Un foot les pieds sur terre
Pourtant, même le foot pro ne se résume pas qu’à une affaire de gros sous. Et au lieu de regarder vers les étoiles de la Premier League, la L1 serait inspirée de tourner le regard vers les territoires qui la font vivre, vibrer et pour tout dire exister (bien plus que les ridicules droits télé à l’international). En rognant le bord de cet Hexagone footballistique, un championnat à 18 perd de son sens et de son intérêt, donc de sa valeur. Cette saison, Dijon et Nîmes sont redescendus au purgatoire. Toulouse s’est cassé les dents sur les barrages. Comment s’appelleront les prochaines victimes de cette « sélection naturelle » ? Strasbourg ? Reims ? Angers ? Quelles perspectives demeureraient pour les clubs corses ? Sans parler du risque non négligeable de voir s’en aller des institutions comme Bordeaux ou Nantes.

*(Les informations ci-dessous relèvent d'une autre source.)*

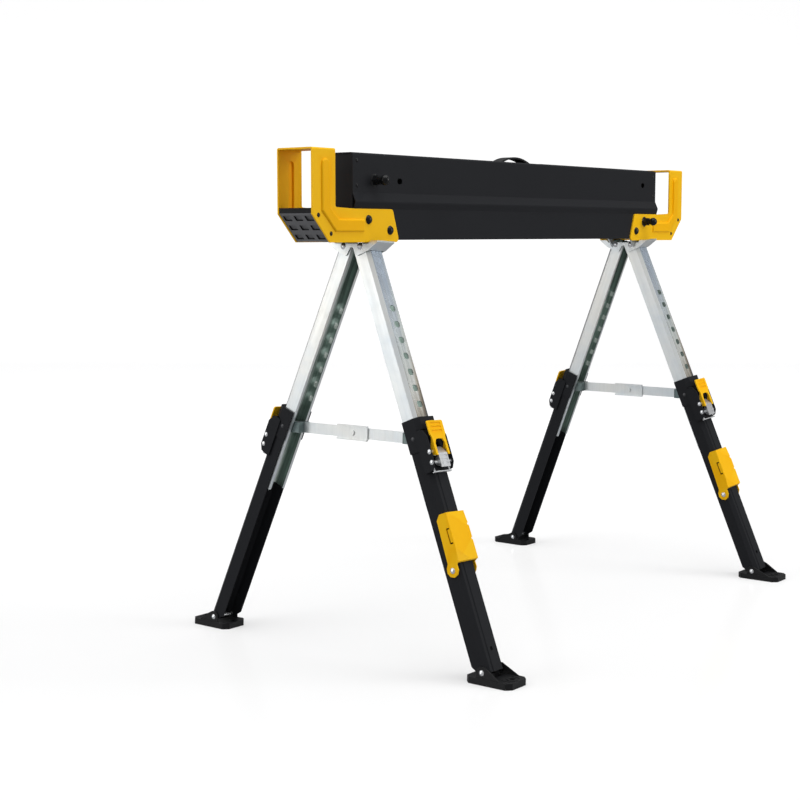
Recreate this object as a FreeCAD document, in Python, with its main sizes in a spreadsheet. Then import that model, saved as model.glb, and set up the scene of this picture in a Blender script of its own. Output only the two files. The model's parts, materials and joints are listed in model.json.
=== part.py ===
"""Folding steel sawhorse with adjustable legs.

Frame: X along the top rail, Y across it (the front is -Y), Z up.  The origin is on the floor, under the
middle of the rail.  Every size is in millimetres.

Each end carries a yoke that swings a pair of legs inward under the rail.  The legs of a pair splay about
rivets in the yoke, telescope in one-inch steps, stand on swivelling feet and are spread by a folding brace.
"""
import FreeCAD, Part
import os
import re

import Sketcher
from FreeCAD import Placement, Rotation, Vector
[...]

L’assise territoriale et historique de notre foot national reste sa principale force, y compris en Ligue 1 et Ligue 2 (sans parler évidemment du National 1 et du National 2). La Premier League (qui compte vingt participants sans problème) l’a redécouvert avec l’épisode récent de la Superligue. Y compris les mastodontes tels que United ou Chelsea qui ne peuvent ignorer leurs « fans » et les « communautés locales » au nom desquelles ils s’expriment. Une première division à vingt contribue à irradier leur « province » (davantage que de briller à l’étranger). Besoin de citer les cas du Havre, Auxerre, Amiens ou Clermont ? La raison d’être du football dans notre pays se forge dans son inscription dans le paysage français. Passer de 20 à 18 clubs de Ligue 1, c’est mépriser cette réalité.